A fund that would only reach 40% of the sector, would only last two years and would be awarded on essentially a “first-come, first-served” basis?
This was a deeply flawed funding model, and in my view offensive to me, and those I work with.
I publicly stated that I could not ethically support this Fund, and criticised United Voice for agreeing to it.
In the lead-up to the election, I also publicly voiced my criticism of the Labor Government for their implementation of the National Quality Framework.
This was at a time when the sector was being encouraged to almost band together and cheerlead for Labor.
My firm belief is that the Labor Government categorically failed to implement the NQF in a way that would ensure its survival and growth.
It was a once-in-a-generation chance to change the conversation on Childcare. Labor didn’t do it well enough.
Overlaying the requirements of the National Quality Framework without a plan to address the structural inequities of the system, including the sexist discrimination of low wages, was always going to be problematic.
Are they to be commended for at least attempting? Yes, but I cannot and will not allow partisanship to silence criticism where it is due.
The case for early childhood education reform is a generally “progressive” issue. But this does not mean that advocates for early childhood should just support and “cheerlead” for Labor.
As has been shown all too clearly with refugee policy, Labor is in many ways only a progressive party by comparison with the Coalition.
To put it clearly, blindly supporting Labor without criticism as the only progressive party in town means that if you are, you are now supporting sending pregnant women legally seeking asylum to a tent in Papua New Guinea.
It amazed me the amount of my progressive friends and colleagues who had joined the campaign for Labor, who were suddenly quiet about the issue of asylum seekers after the PNG “solution”.
They had been extremely happy to loudly berate and criticise the Liberal Party, quite rightly, for their policies.

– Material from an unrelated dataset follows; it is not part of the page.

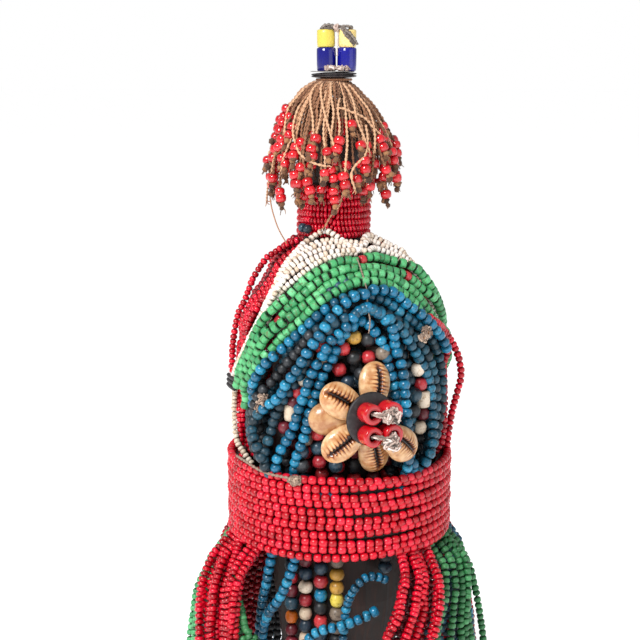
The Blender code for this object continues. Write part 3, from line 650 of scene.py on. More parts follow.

Labor supporters who had criticised the undermining of Julia Gillard by Kevin Rudd and his supporters, suddenly donning Kevin 13 shirts after a quick change-up in the Labor leadership team quite soon before an election.
If the price of joining up with a political party is silence, it is too high.
Advocates should be fearless and furious with criticism. Advocacy should be targeted at politicians, without being tied to a single party.
Advocacy should be about our sector, not political victories for others.
I don’t like to give advice, but I would urge my colleagues in advocacy to remember that.
The issues surrounding our sector – feminism, contested rights between children and parents, the role of education in the social good – demand that we be strategic and smart with our advocacy.
Tying ourselves to a political party or a political ideology is a bad idea.
Another bad idea is to paraphrase Mark Twain, but as he very nearly said: “Loyalty to progressing the early childhood education sector: ALWAYS. Loyalty to government, when it deserves it.”
Advocacy is not just writing, not just attending rallies or forums. The Early Years Learning Framework encourages educators and teachers to look at every moment with a child, or group of children, as an opportunity to learn.
In exactly the same way, every moment in our day-to-day work is an opportunity to advocate for our professionalism, and the professionalism of the sector as a whole.
Every time you greet a family at the door, we could be advocating. Every time we have a pedagogical discussion with an educator, we could be advocating.
But I firmly believe we also have an obligation, and imperative, to advocate at that wider level – at the level of policy.
The Italian pedagogue and President of Reggio Children Carla Rinaldi encourages advocates to be a “megaphone for children’s voices”.
Aim it at Parliament House.
What made you angry? What frustrated you? When was your voice silenced? What made you want to yell at the TV screen, or your computer?
Write about it. Get it out there. Contact your local MP.
But do not fall victim of the “us versus them”, or “Left vs. Right”, or “Labor vs. Liberal”. As soon as we subsume our advocacy to that of a political ideology, we are no longer advocating. We’re advertising.
It can seem like a huge and uphill battle when you look at where the national discussion now.
Imagine having an election fought on the principles of children’s human rights and the magnifying and uplifting power of early childhood education.
It seems like at the moment as a people we are more focused on having cheap, available childcare.
But, fellow advocates, just remember, as Jon Stewart said, “You have to remember one thing about the will of the people: it wasn’t that long ago that we were swept away by the Macarena.”
Thank you very much.
Thanks again to Community Child Care Co-operative for inviting me to speak. You can check out their website at http://ccccnsw.org.au/.
The AFR is reporting that the incoming Abbott Government will be “redistributing” funds from the Early Years Quality Fund and a similar wage-increase fund in the aged care sector.
The Coalition may reallocate the childcare fund, which was set up to distribute any taxpayer-subsidised pay rises for childcare workers.
It is unclear whether any childcare workers had received the wage top-up already because the Labor government was late to release the eligibility rules for the two-year wages subsidy, which was due to end in 2015.
The Coalition’s childcare policy states it would honour any contracts already made and the remaining funds would be kept in the government’s childcare budget.
It is entirely unclear what this will actually mean. No money has started rolling out to services, although some contracts have been signed.
Some services had received “conditional approval”, and the incoming Government has not made clear whether they will be honoured.
UPDATE: Early Childhood Australia have released a statement calling on the incoming Government to honour the funding commitments in the EYQF. The statement is worth reading in full, and highlights the inequities and divisions inherent in the Fund.
In order to be eligible for the fund, organisations were required to have an Enterprise Agreement (EA) in place with their employees. The creation of ‘haves’ and ‘have-nots’ did not sit well with a sector that takes its ethics and commitment to social equity very seriously. There was considerable dissension and concern in the early childhood sector, as demonstrated by the submissions to the Senate Inquiry Submissions on the Legislation.